> Stated problem: Your task is to quote the records from their first line through the line containing "outputs: tuple[str, ...] = ()", with nothing added or left out.

## Begin Information given

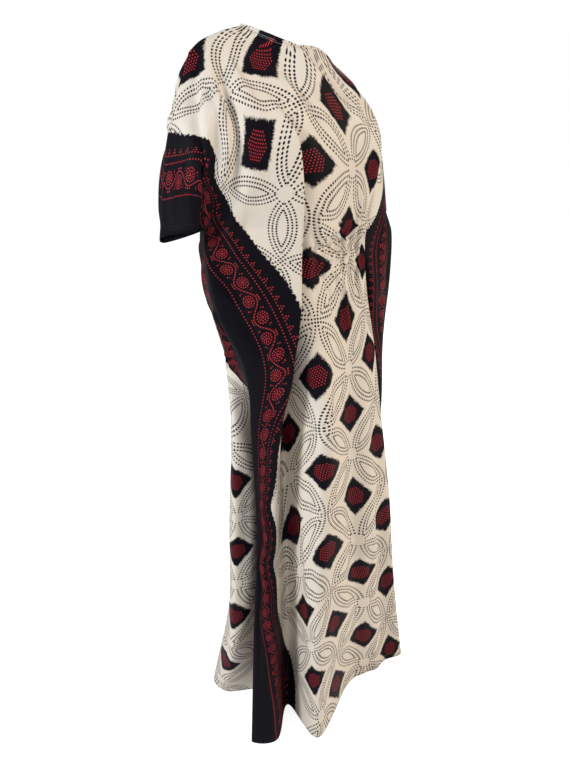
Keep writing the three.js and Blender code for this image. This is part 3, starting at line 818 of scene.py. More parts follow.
class PrintGroup:
    """Base of the shared shader groups: builds a node tree with named inputs and outputs."""

    name = "print"
    inputs: tuple[tuple[str, float], ...] = ()
    outputs: tuple[str, ...] = ()

    def __init__(self) -> None:
        """Makes the group's tree and lets the subclass fill it."""
        self.tree = bpy.data.node_groups.new(self.name, "ShaderNodeTree")
        for label, value in self.inputs:
            socket = self.tree.interface.new_socket(label, in_out="INPUT", socket_type="NodeSocketFloat")
            socket.default_value = value
        for label in self.outputs:
            self.tree.interface.new_socket(label, in_out="OUTPUT", socket_type="NodeSocketFloat")
        self.source = self.tree.nodes.new("NodeGroupInput")
        self.sink = self.tree.nodes.new("NodeGroupOutput")
        self.fill()

    def take(self, label: str) -> Value:
        """Number that comes in under a name."""
        return Value(self.tree, self.source.outputs[label])

    def give(self, label: str, value: Value) -> None:
        """Sends a number out under a name."""
        self.tree.links.new(value.socket, self.sink.inputs[label])

    def noise(self, x: Value, y: Value, scale: float, detail: float = 1.0) -> Value:
        """Soft noise from 0 to 1 over two numbers."""
        join = self.tree.nodes.new("ShaderNodeCombineXYZ")
        self.tree.links.new(x.socket, join.inputs[0])
        self.tree.links.new(y.socket, join.inputs[1])
        node = self.tree.nodes.new("ShaderNodeTexNoise")
        node.noise_dimensions = "3D"
        node.inputs["Scale"].default_value = scale
        node.inputs["Detail"].default_value = detail
        self.tree.links.new(join.outputs[0], node.inputs["Vector"])
        return Value(self.tree, node.outputs["Fac"])

    def fill(self) -> None:
        """Builds the nodes between the inputs and outputs."""
        raise NotImplementedError


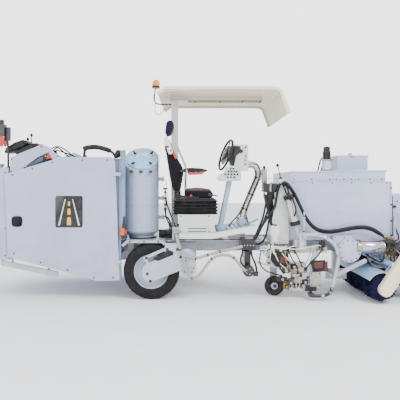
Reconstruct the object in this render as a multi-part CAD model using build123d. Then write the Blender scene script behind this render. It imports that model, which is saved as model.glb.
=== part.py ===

## End Information given

> Solution:
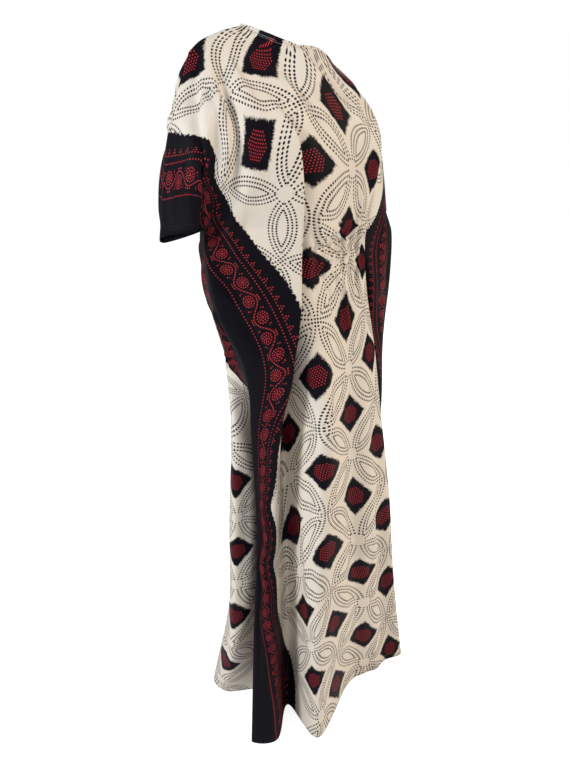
Keep writing the three.js and Blender code for this image. This is part 3, starting at line 818 of scene.py. More parts follow.
class PrintGroup:
    """Base of the shared shader groups: builds a node tree with named inputs and outputs."""

    name = "print"
    inputs: tuple[tuple[str, float], ...] = ()
    outputs: tuple[str, ...] = ()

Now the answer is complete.